Comparing “Up”

I had a wild trip into the city yesterday.

Trips into Winnipeg are usually wild, because it involves 4 hours of driving, and a long day of cramming in as much as possible. Yesterday was just one of those days, and Ben couldn’t come in with me.

On the way in, when the sun was shining, I wasn’t exhausted beyond reason, and the girls were happy, that wasn’t a big deal.

On the way home, when my wipers couldn’t keep up with the rain, I couldn’t see the road, and Kaylia was wailing (while Anika slept through it all), I felt quite differently.

My trip into the city involved a physio appointment for my hips/pelvic area, and was made a few months ago. It was a really good appointment, and my new physiotherapist is my new best friend, because she says she can help me, and I’ll be able to walk long distances again.

So maybe next time we go to Sea World, I won’t have to ride in a wheelchair. (But you do get a good view from the special handicapped seating area…)

Anyway, I left my appointment feeling hopeful and optimistic, but as I was thinking about everything throughout the rest of the day, I began to feel more and more discouraged. I started feeling really sorry for myself  – I’m only 32, and I have all of these problems with my body.

I want to be strong and healthy. I want to be able to run after my kids, and go for long walks. I want to be like all the other moms that I see who are healthy.

My thoughts just kind of took this crazy downward spiral, until I got to the point where I was no longer thankful for a good appointment that could end up helping me. I got grumpy because I had to have the appointment at all.

In my mind, I was seeing myself as this frail, sickly person who always has something going wrong with my body.

And suddenly I realized that I was “comparing up” – I was comparing myself to all the people who are completely healthy and athletic, and don’t have to deal with any problems like I do, and I was completely ignoring the fact that I could just as easily “compare down”.

What about the people in wheelchairs, who can’t walk EVER?

Good grief, I have problems with my hips because I have a wonderful baby girl, and going through labor just kind of ripped me apart. …but was one of the most amazing experiences of my life.

Why is it that I keep wanting to look at the people who have what I don’t, and think that’s the “normal” standard? Why do I not look at how much I am blessed with that so many people don’t have?

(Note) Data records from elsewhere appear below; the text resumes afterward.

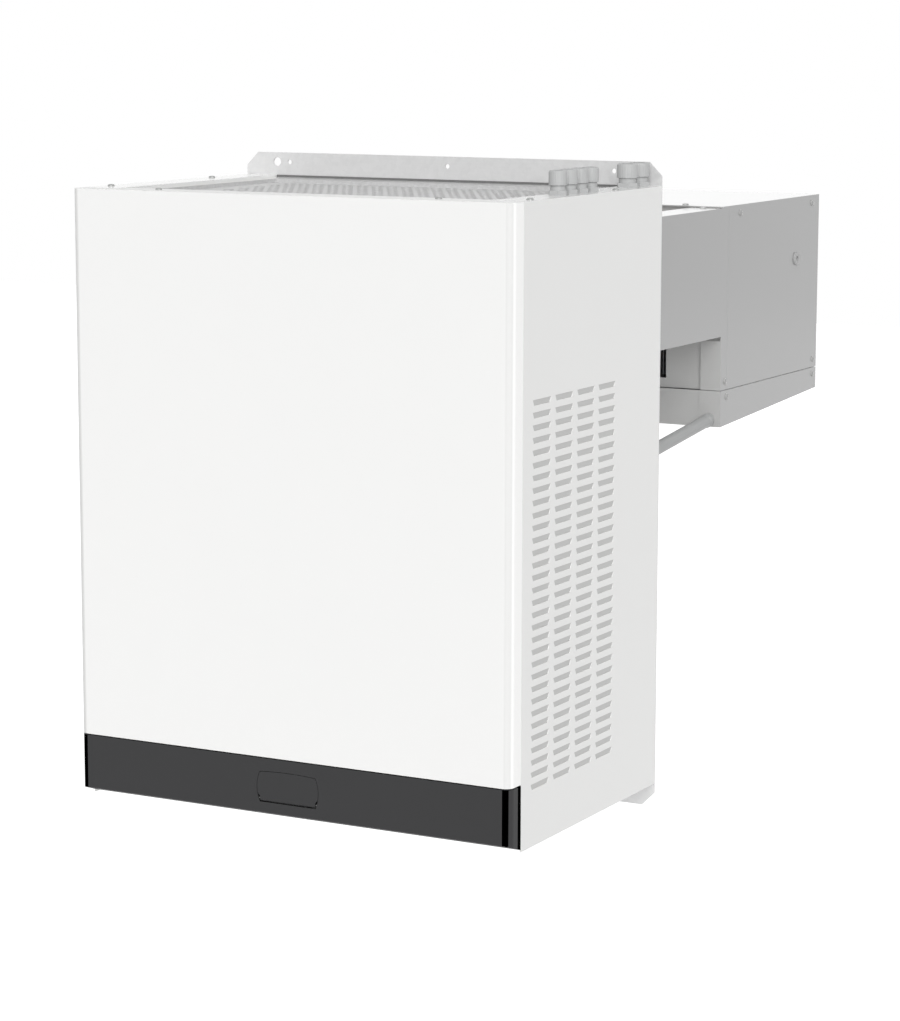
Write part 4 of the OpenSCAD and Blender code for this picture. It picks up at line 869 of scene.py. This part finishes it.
# Middle of the first slot, counted from the casing's front and bottom.
LOUVRE_FIRST = (74.2, 70.0)


def louvre_blades():
    """All blades of the right side panel."""
    blades = []
    for column in range(LOUVRE_COLUMNS):
        for row in range(LOUVRE_ROWS):
            y = FRONT_Y + LOUVRE_FIRST[0] + column * LOUVRE_PITCH[0]
            z = BOTTOM_Z + LOUVRE_FIRST[1] + row * LOUVRE_PITCH[1]
            blades.append(louvre_blade(y, z))
    return joined(blades)


def mirrored(shape):
    """The shape mirrored in X, with its faces turned back the right way."""
    points, polygons = shape
    return [Vector((-p.x, p.y, p.z)) for p in points], [tuple(reversed(f)) for f in polygons]


right_blades = louvre_blades()
left_blades = mirrored(right_blades)
piece("louvre_blades_right", right_blades, louvre_painted_shade_coat, "casing", smooth_deg=40)
piece("louvre_blades_left", left_blades, louvre_painted_shade_coat, "casing", smooth_deg=40)

# %% [markdown]
# ## The body of a cable gland
#
# A gland is three turned or moulded parts on one axis: a hexagon that a spanner grips, a plain
# neck, and a cap that is tightened over a rubber seal. Under the sheet a nut holds it. The
# hexagon and the nut come off the lathe too, once its radius follows six flats. A narrow gap
# with the thread in it parts the neck from the cap, and shows as a dark ring.

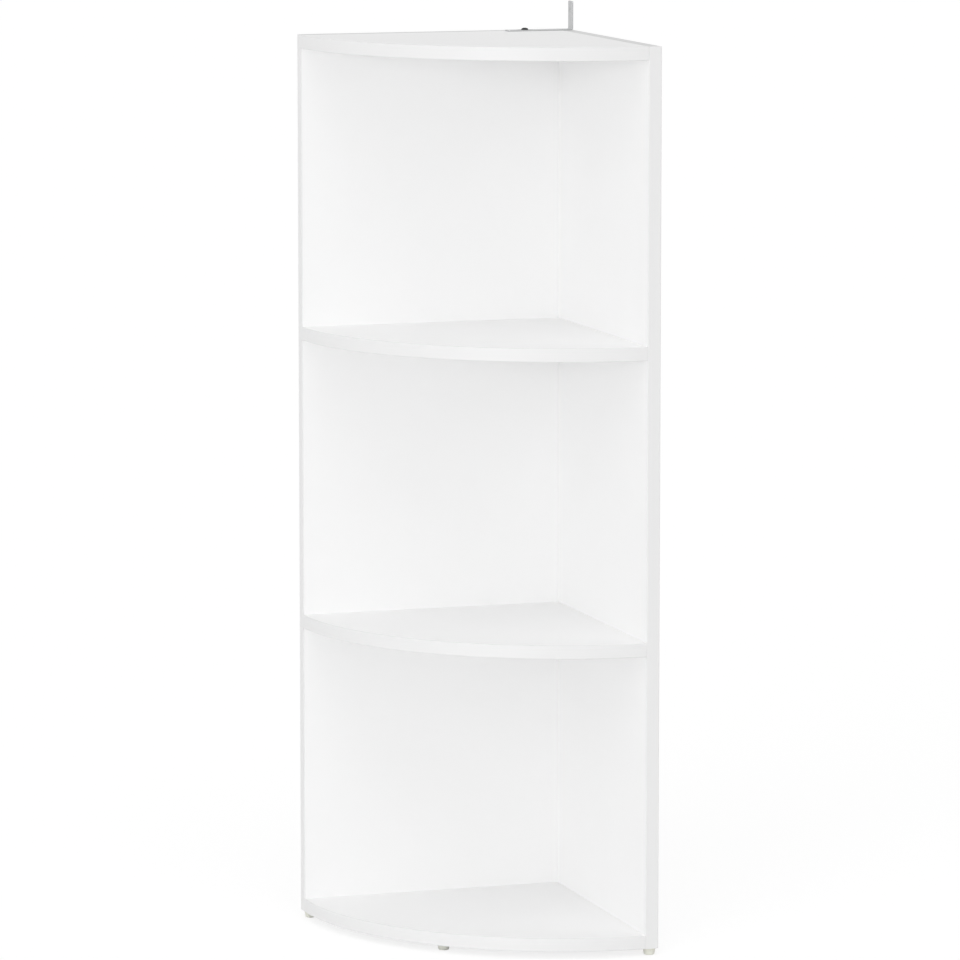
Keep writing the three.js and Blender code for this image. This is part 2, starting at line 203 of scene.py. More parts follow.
def carried(section: Array, origins: Array, across: Array, up: Array) -> Shell:
    """Section carried along a path: a path point plus the section's values along two directions.

    The faces point out if the cross product of the two directions runs along the path, and are
    turned round if it runs against it.

    Args:
        section: closed outline, or one such outline to each path point.
        origins: path points.
        across: direction of the section's first axis, for all of them or for each.
        up: direction of its second axis, given the same way.

    Returns:
        The closed sweep, with its faces outwards.
    """
    section = np.broadcast_to(section, (len(origins), *section.shape[-2:]))
    across, up = (np.broadcast_to(way, origins.shape) for way in (across, up))
    first, second = section[..., :1] * across[:, None], section[..., 1:] * up[:, None]
    sweep = skin(origins[:, None] + first + second)
    if np.cross(across[0], up[0]) @ (origins[1] - origins[0]) < 0:
        sweep.faces = [face[::-1] for face in sweep.faces]
    return sweep


def axes_along(direction: Array) -> Array:
    """Right-handed axes as rows, the third along a direction that is level or upright."""
    first = np.cross(UP if abs(direction @ UP) < 0.5 else Side.LEFT.out, direction)
    return np.stack([first, np.cross(direction, first), direction])


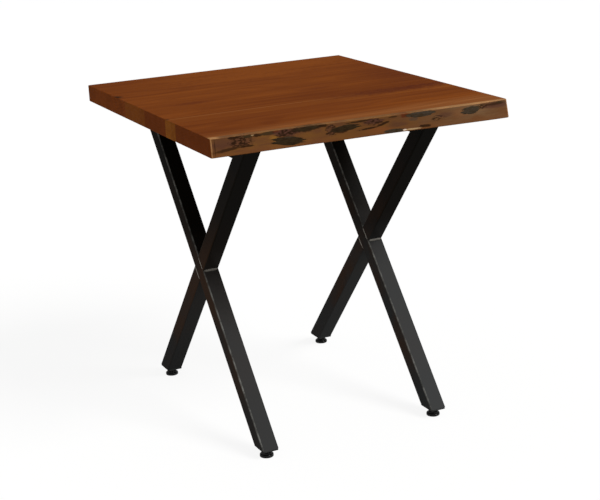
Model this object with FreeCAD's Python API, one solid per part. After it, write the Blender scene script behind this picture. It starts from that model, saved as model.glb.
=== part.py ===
import FreeCAD
import Part
import math
import os
from FreeCAD import Vector

# A live-edge end table: a glued wooden top on two welded steel X-frames with levelling feet.
# X runs along the grain and the live edge, Y from the live edge at the front to the straight
# edge at the back, and Z up. The origin is on the floor under the middle of the whole table.
# Lengths are in millimetres. The left frame is the one at negative X.

# Whole table
overall_height = 609.6
top_length = 558.8
top_depth = 635.0
top_thickness = 31.75

# Boards of the top, counted from the back; the live-edge board takes the rest of the depth
board_widths = (104.8, 108.0, 102.0, 102.0, 47.0)
arris_radius = 1.5
live_corner_radius = 4.0

# Live edge: how far the face stands back from its furthest point, from the left end to the right
live_edge_depth = 27.2
live_edge_crown_height = 1.5
live_edge_top_shares = (1.00, 0.80, 0.82, 0.69, 0.49, 0.36, 0.32, 0.24, 0.20, 0.30)
live_edge_bottom_shares = (0.74, 0.71, 0.66, 0.60, 0.54, 0.48, 0.36, 0.20, 0.053, 0.033)

# Steel frames of square tube; each overhang is of the top past the frames
tube_width = 31.75
tube_wall_thickness = 2.0
tube_corner_radius = 3.0
frame_width = 508.0
back_overhang_length = 50.8
end_overhang_length = 87.525
crossing_weld_width = 4.0
rail_weld_width = 6.0
weld_crown_share = 0.62

# Mounting plates, screwed up into the boards; the front holes are slots across the grain
plate_width = 76.2
plate_thickness = 3.175
plate_corner_radius = 6.35
screw_row_spacing = 360.0
screw_column_spacing = 50.8
screw_hole_radius = 3.2
slot_length = 14.4

# Wood screws with a wide washer head
screw_radius = 2.75
screw_length = 25.0
screw_point_length = 5.0
screw_head_radius = 6.6
screw_head_flat_radius = 3.6
screw_head_height = 3.3
screw_socket_width = 4.0
screw_socket_depth = 2.0
screw_fit = 0.05

# Foot caps: a moulded flange under each tube end and a plug inside it
cap_flange_height = 4.5
cap_corner_radius = 5.0
cap_edge_radius = 4.0
plug_height = 12.0
plug_fit = 0.15
nut_width = 13.0
nut_height = 6.5
nut_fit = 0.1

# Levelling stems and pads
stud_radius = 4.0
stud_length = 20.0
collar_width = 16.0
collar_height = 6.2
stem_flange_radius = 6.5
stem_flange_height = 2.0
pad_radius = 12.7
pad_disc_height = 5.5
pad_chamfer_width = 1.8
pad_hub_height = 2.5
pad_hub_radius = 10.0
pad_hub_top_radius = 9.2
pad_floor_thickness = 2.0
turning_fit = 0.05
face_gap = 0.3

# How far cutting solids run past what they cut, and how close two levels count as the same
overrun = 10.0
same_level_gap = 0.01

# Levels, from the floor up
pad_top = pad_disc_height + pad_hub_height
collar_bottom = pad_top + face_gap
collar_top = collar_bottom + collar_height
foot_height = collar_top + cap_flange_height
top_underside = overall_height - top_thickness
frame_top = top_underside - plate_thickness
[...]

When I hop into my van to drive 4 hours into the city, it never crosses my mind that only 8% of the people in the world own cars. I went to Superstore and spent over $100, and spent more in half an hour than people living in 3rd world countries make in a year.

So maybe my hips are shot, but we have Kaylia in our lives!

Maybe the drive back to camp sucked, but I have a vehicle to drive!

Maybe we live 2 hours away from everything, and sometimes it’s just a huge pain, but I get to be part of a ministry that excites me more than anything else that I’ve experienced.

So that’s the story of my pity party. And that’s how it ended.

2 thoughts on “Comparing “Up”

  1. meeeeeh! i struggle too with comparing up or just comparing to what I think should be “normal”. It is so hard not to compare to others…

    I cannot imagine what a challenge it is for you to have these struggles with your health. I am excited along with you about this new physiotherapist and looking forward to hearing more about this best friend (hopefully she can meet the promises that got her that place in the first instance :P)

    I want to tell you that I very much appreciate your open, honest, and loving heart and the way you share that here and also with me. The reality is that we all struggle with different things in life…and hearing you write about your search to see the positive in life is a gentle reminder to me on many days when that is not so easy to do. thank you.